We need all options on the table, not just the ones our nannies will give us.
Even to the extent of relaxing some emission controls.

It's a classic problem.  people worry much more about local emissions which they can see, and feel the damage of, than distant emissions.

When acid rain was first tackled, it was the super high smokestacks on power stations which were causing the big problem: moving the SO2 from being a local problem to a national and international one.  Those smokestacks were built to deal with local emissions control regulations.

Here in Europe, we are about 1/2 of new cars as diesels.  Hybrids are still much more expensive though than conventional cars.

One problem for GM and Ford is they don't have the cash flow to invest in building diesels for North American markets.  European diesels are (mostly) too small capacity to be useful.

US politics will revolve around the threatened bankruptcy of GM and Ford-- Michigan is a swing state, electorally.

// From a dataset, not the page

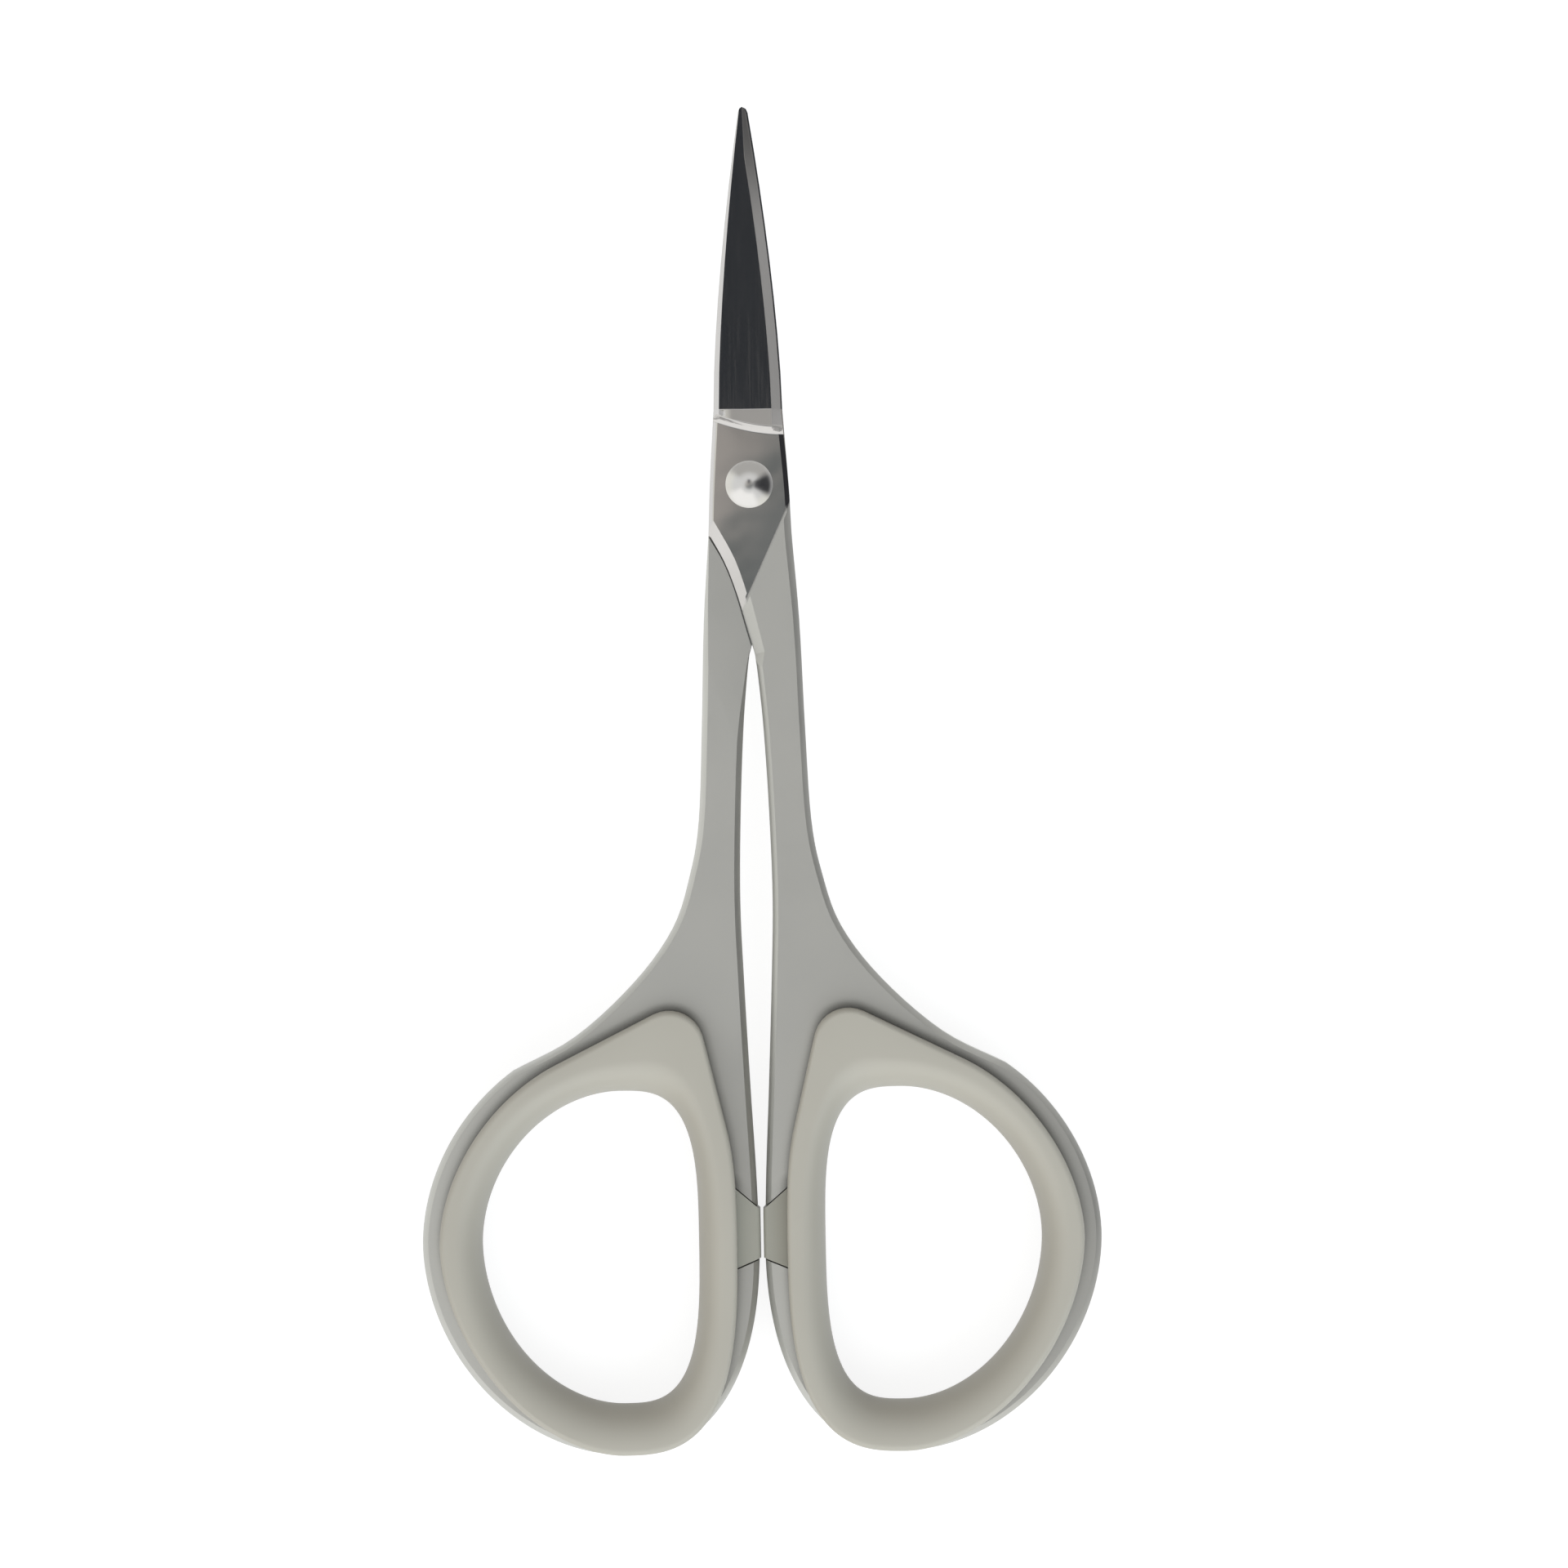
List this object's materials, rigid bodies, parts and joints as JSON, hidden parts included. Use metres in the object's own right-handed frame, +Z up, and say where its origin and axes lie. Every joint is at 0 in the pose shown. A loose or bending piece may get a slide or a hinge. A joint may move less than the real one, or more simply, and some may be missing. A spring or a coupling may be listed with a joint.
{
  "type": "eyebrow scissors",
  "caption": "Small straight-bladed grooming scissors: steel halves turning on a domed rivet, with soft finger inserts in closed bows and soft stops between them.",
  "frame": {"origin": "on the table, under the middle of the closed scissors", "axes": "+Y towards the blade tips, +X towards the bow of the front half, +Z up, along the rivet"},
  "size_m": [0.0502, 0.0996, 0.006],
  "materials": {
    "satin_steel": "satin shanks and bows, polished blades",
    "polished_steel": "polished",
    "soft_grey": "smooth, satin sheen"
  },
  "bodies": {
    "rear_half": {"rear_arm": "satin_steel", "left_finger_insert": "soft_grey", "left_stop": "soft_grey", "pivot_rivet": "polished_steel"},
    "front_half": {"front_arm": "satin_steel", "right_finger_insert": "soft_grey", "right_stop": "soft_grey"}
  },
  "joints": [
    {"name": "blade_pivot", "type": "hinge", "parent": "rear_half", "child": "front_half", "pos_m": [0, 0.0218, 0.003], "axis": [0, 0, 1], "range_deg": [0, 60]}
  ]
}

Not around what is best for the country.

Do I have this right?... For each 0.1 MPG under the CAFE limit, auto manufacturers pay a $5.50 fine.  Did someone slip a decimal place in that?

A vehicle 5 MPG under the standard would cause $275 in fines.  That seems very small for a vehicle costing $30k.  In fact, a car that got 22.5 MPG instead of 27.5 MPG would cost ((15000/22.5) - (15000/27.5)) * 2.75 = $333 each year in additional gas costs--more each year than the single CAFE penalty.

I think that fine is spread across the entire fleet, but I don't know for sure if the $5.50 fine is correct. But I have read that some car makers, like some of the luxury car makers, just pay the fine.
The fine is spread across the fleet, but so is the fuel economy average.  So, if a company makes 10 vehicles but one of them has really bad mileage, the average is drawn down only by about 1/10 of the bad vehicle.  Thus 1/10 of the penalty is multiplied by 10 cars.  Note that the "average" is computed as gallons consumed assuming each vehicle travels the same distance;  this means that a bad vehicle will have a more-than-linear effect on the total fleet average... a 10 MPG vehicle and a 30 MPG have an "average" of 15 MPG, not 20 MPG.